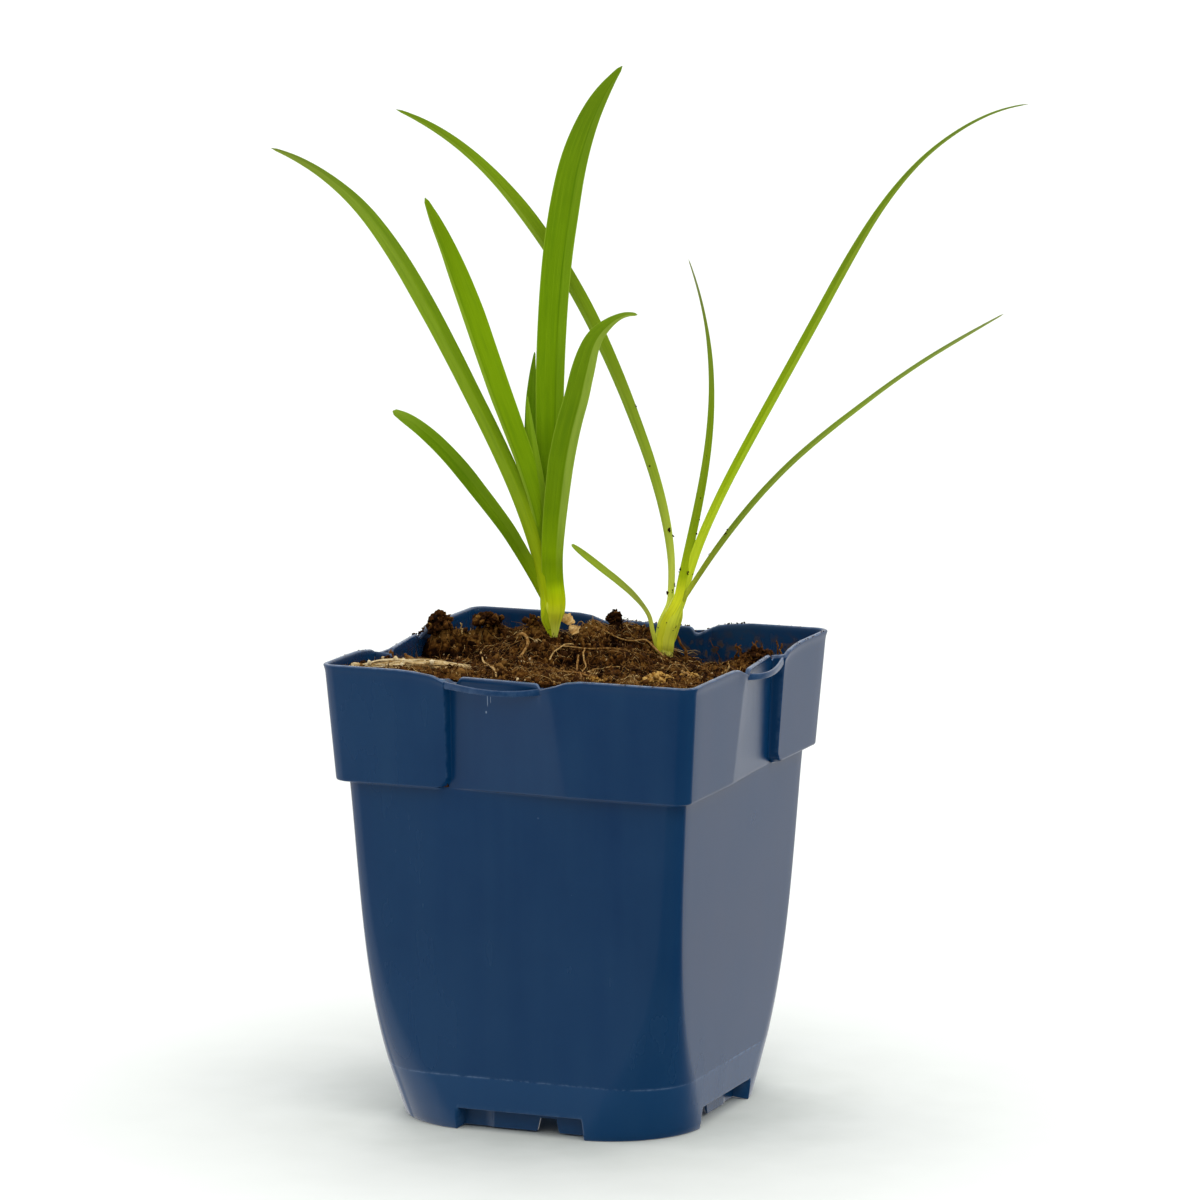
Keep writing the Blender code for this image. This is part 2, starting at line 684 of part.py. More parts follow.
def lumpMesh(name, centre, size, seed):
    """An uneven lump: a sphere whose points move in and out by a seeded share of the radius."""
    work = bmesh.new()
    bmesh.ops.create_icosphere(work, subdivisions=2, radius=1.0)
    dice = np.random.default_rng(seed)
    shares = dice.uniform(0.86, 1.08, len(work.verts))
    for vert, share in zip(work.verts, shares):
        vert.co = Vector((vert.co.x * size[0], vert.co.y * size[1], vert.co.z * size[2])) * share * mm
        vert.co += Vector(centre)
    mesh = bpy.data.meshes.new(name)
    work.to_mesh(mesh)
    work.free()
    return mesh


def scaleMesh(name, foot, lean, width, height):
    """A papery dried scale: a thin curved shell standing on its foot."""
    rings = []
    rows = 7
    for k in range(rows):
        t = k / (rows - 1)
        half = 0.5 * width * mm * (0.55 + 0.9 * t - 1.1 * t * t)
        thick = 0.45 * mm
        z = foot[2] + height * mm * t
        x = foot[0] + lean[0] * mm * t * t
        y = foot[1] + lean[1] * mm * t * t
        ring = []
        outline = ((-1, 0), (-0.5, -1), (0, -1.3), (0.5, -1), (1, 0), (0.5, 0), (0, -0.3), (-0.5, 0))
        for a, b in outline:
            bow = 0.35 * half * (1.0 - a * a)
            ring.append((x + a * half, y - bow + (b + 0.5) * thick, z))
        rings.append(ring)
    mesh = loftRings(name, rings)
    setNormals(mesh)
    return mesh


def buildLitter(collection, stand, peat):
    """Dead stalk, scales, lumps and roots, each resting on the peat."""
    path = followPeat(((-37.5, -33.5, 0.4), (-33.0, -33.0, 0.5), (-27.0, -30.5, 0.6), (-20.0, -27.0, 0.5),
                       (-13.5, -23.5, 0.4)))
    mesh = strawMesh("straw_stalk", path, (1.6, 5.2, 5.6, 4.4, 1.8), (1.2, 2.0, 2.2, 2.0, 1.0))
    addObject("straw_stalk", settle(mesh, peat), "straw", collection, stand)
    for name, root in roots.items():
        radius = root["radius"] * mm
        points = followPeat(root["path"])
        radii = [radius * mix(1.0, 0.6, k / (len(points) - 1)) for k in range(len(points))]
        mesh = rodMesh(name, points, radii)
        addObject(name, settle(mesh, peat), "root", collection, stand)
    for name, (x, y, size, seed, slot) in lumps.items():
        mesh = lumpMesh(name, (x * mm, y * mm, potHeight), size, seed)
        addObject(name, settle(mesh, peat), slot, collection, stand)
    for name, (x, y, lean, width, height) in scales.items():
        mesh = scaleMesh(name, (x * mm, y * mm, potHeight), lean, width, height)
        addObject(name, settle(mesh, peat), "scale", collection, stand)


def main():
    pots = newCollection("potted_agapanthus")
    stand = bpy.data.objects.new("stand", None)
    pots.objects.link(stand)
    stand.location = (potAxis[0], potAxis[1], 0.0)
    bpy.context.view_layer.update()
    buildPot(pots, stand)
    peat = buildPeat(pots, stand)
    for name in stems:
        addObject(name, stemSolid(name, 0.0, stand, False), "shoot", pots, stand)
    for name, leaf in leaves.items():
        addObject(name, leafMesh(name, leaf), "leaf", pots, stand)
    buildLitter(pots, stand, peat)


clearScene()
materials = {name: newMaterial(name) for name in colours}
cutters = newCollection("cutters")
main()
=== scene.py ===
# Potted agapanthus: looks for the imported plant.  Metres; every shape below is worked out in
# millimetres about the pot's axis and moved to the row's frame when its mesh is made.
import math

import bpy
import numpy as np
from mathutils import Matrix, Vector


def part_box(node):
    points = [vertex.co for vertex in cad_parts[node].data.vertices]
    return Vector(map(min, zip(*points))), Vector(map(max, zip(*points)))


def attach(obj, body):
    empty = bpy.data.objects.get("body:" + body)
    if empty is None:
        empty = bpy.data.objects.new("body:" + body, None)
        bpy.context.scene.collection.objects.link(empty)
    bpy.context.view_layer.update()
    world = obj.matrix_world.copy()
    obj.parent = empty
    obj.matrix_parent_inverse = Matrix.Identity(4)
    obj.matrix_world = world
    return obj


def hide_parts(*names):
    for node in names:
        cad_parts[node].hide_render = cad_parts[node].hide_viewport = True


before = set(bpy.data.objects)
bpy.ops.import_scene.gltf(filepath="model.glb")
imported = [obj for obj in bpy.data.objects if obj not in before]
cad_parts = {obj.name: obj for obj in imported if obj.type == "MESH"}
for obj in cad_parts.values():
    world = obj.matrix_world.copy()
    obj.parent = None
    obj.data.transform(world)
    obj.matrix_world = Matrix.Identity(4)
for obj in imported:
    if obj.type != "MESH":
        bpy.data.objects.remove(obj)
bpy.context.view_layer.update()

mm = 0.001
potLow, potHigh = (np.array(corner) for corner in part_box("pot"))
potAxis = np.array([*(0.5 * (potLow + potHigh))[:2], 0.0])
potTop = potHigh[2] / mm
scene = bpy.context.scene
print("frame loaded, pot", np.round((potHigh - potLow) / mm, 1), "mm")


# small number tools, all on whole arrays
def smoothStep(t):
    t = np.clip(t, 0.0, 1.0)
    return t * t * (3.0 - 2.0 * t)


def mix(a, b, t):
    return a + (b - a) * t


def unit(v):
    return v / np.maximum(np.linalg.norm(v, axis=-1, keepdims=True), 1e-12)


def hash01(cells, seed):
    # a repeatable random number for each whole-number cell: its coordinates are mixed by multiply and xor
    h = np.full(cells.shape[:-1], seed * 2654435761 % 4294967296, np.uint64)
    for axis, prime in zip(range(cells.shape[-1]), (374761393, 668265263, 2147483647)):
        h = h ^ ((cells[..., axis].astype(np.int64) % 65536).astype(np.uint64) * np.uint64(prime))
        h = (h ^ (h >> np.uint64(13))) * np.uint64(1274126177) % np.uint64(4294967296)
        h = h ^ (h >> np.uint64(16))
    return (h % np.uint64(1000003)).astype(float) / 1000003.0


def valueNoise(points, seed):
    # lattice noise from -1 to 1: corner values blended by the smooth step, in two or three dimensions
    low = np.floor(points).astype(np.int64)
    t = points - low
    t = t * t * (3.0 - 2.0 * t)
    total = 0.0
    for corner in range(2 ** points.shape[-1]):
        bits = np.array([(corner >> axis) & 1 for axis in range(points.shape[-1])])
        weight = np.prod(np.where(bits, t, 1.0 - t), axis=-1)
        total = total + weight * hash01(low + bits, seed)
    return 2.0 * total - 1.0


def fractal(points, seed, octaves=4, gain=0.5):
    # value noise summed over doubling frequencies
    total, size = 0.0, 1.0
    for k in range(octaves):
        total = total + size * valueNoise(points * 2.0 ** k, seed + 17 * k)
        size *= gain
    return total


def cells(points, seed):
    # cellular noise in the plane: one jittered point a cell; the nearest one's distance and random number
    low = np.floor(points).astype(np.int64)
    best = np.full(points.shape[:-1], 9.0)
    mark = np.zeros(points.shape[:-1])
    for dx in (-1, 0, 1):
        for dy in (-1, 0, 1):
            cell = low + np.array([dx, dy])
            spot = cell + np.stack([hash01(cell, seed), hash01(cell, seed + 1)], -1)
            away = np.linalg.norm(points - spot, axis=-1)
            nearer = away < best
            best = np.where(nearer, away, best)
            mark = np.where(nearer, hash01(cell, seed + 2), mark)
    return best, mark


# mesh tools
def gridQuads(rows, columns, closeRows=False, closeColumns=False):
    r = np.arange(rows if closeRows else rows - 1)[:, None]
    c = np.arange(columns if closeColumns else columns - 1)[None, :]
    rNext, cNext = (r + 1) % rows, (c + 1) % columns
    quads = np.stack([r * columns + c, r * columns + cNext, rNext * columns + cNext, rNext * columns + c], -1)
    return quads.reshape(-1, 4)


def fan(ring, centre):
    # triangles from a ring of vertex numbers to one centre vertex
    return np.stack([ring, np.roll(ring, -1), np.full(len(ring), centre)], -1)


def closedTube(ring, ends=None):
    # rows of points joined all round, each end closed by a fan to one point: its middle, or the one given
    rows, columns = ring.shape[:2]
    ends = [ring[0].mean(0), ring[-1].mean(0)] if ends is None else ends
    first = np.arange(columns)
    last = first + (rows - 1) * columns
    tris = np.concatenate([fan(first, rows * columns)[:, ::-1], fan(last, rows * columns + 1)])
    return np.concatenate([ring.reshape(-1, 3), ends]), gridQuads(rows, columns, closeColumns=True), tris


def outwardFaces(points, quads, tris):
    # turn every face round if the closed surface holds a negative volume
    corners = np.concatenate([quads[:, [0, 1, 2]], quads[:, [0, 2, 3]], tris]) if len(quads) else tris
    a, b, c = (points[corners[:, k]] for k in range(3))
    if np.einsum("ij,ij->i", a, np.cross(b, c)).sum() < 0.0:
        return quads[:, ::-1], tris[:, ::-1]
    return quads, tris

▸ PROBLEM
Write out each line exactly as it appears, from the line with "obj.parent = empty" up to and including the line with "obj.data.transform(world)".

▸ SOLUTION TO THIS PROBLEM
    obj.parent = empty
    obj.matrix_parent_inverse = Matrix.Identity(4)
    obj.matrix_world = world
    return obj


def hide_parts(*names):
    for node in names:
        cad_parts[node].hide_render = cad_parts[node].hide_viewport = True


before = set(bpy.data.objects)
bpy.ops.import_scene.gltf(filepath="model.glb")
imported = [obj for obj in bpy.data.objects if obj not in before]
cad_parts = {obj.name: obj for obj in imported if obj.type == "MESH"}
for obj in cad_parts.values():
    world = obj.matrix_world.copy()
    obj.parent = None
    obj.data.transform(world)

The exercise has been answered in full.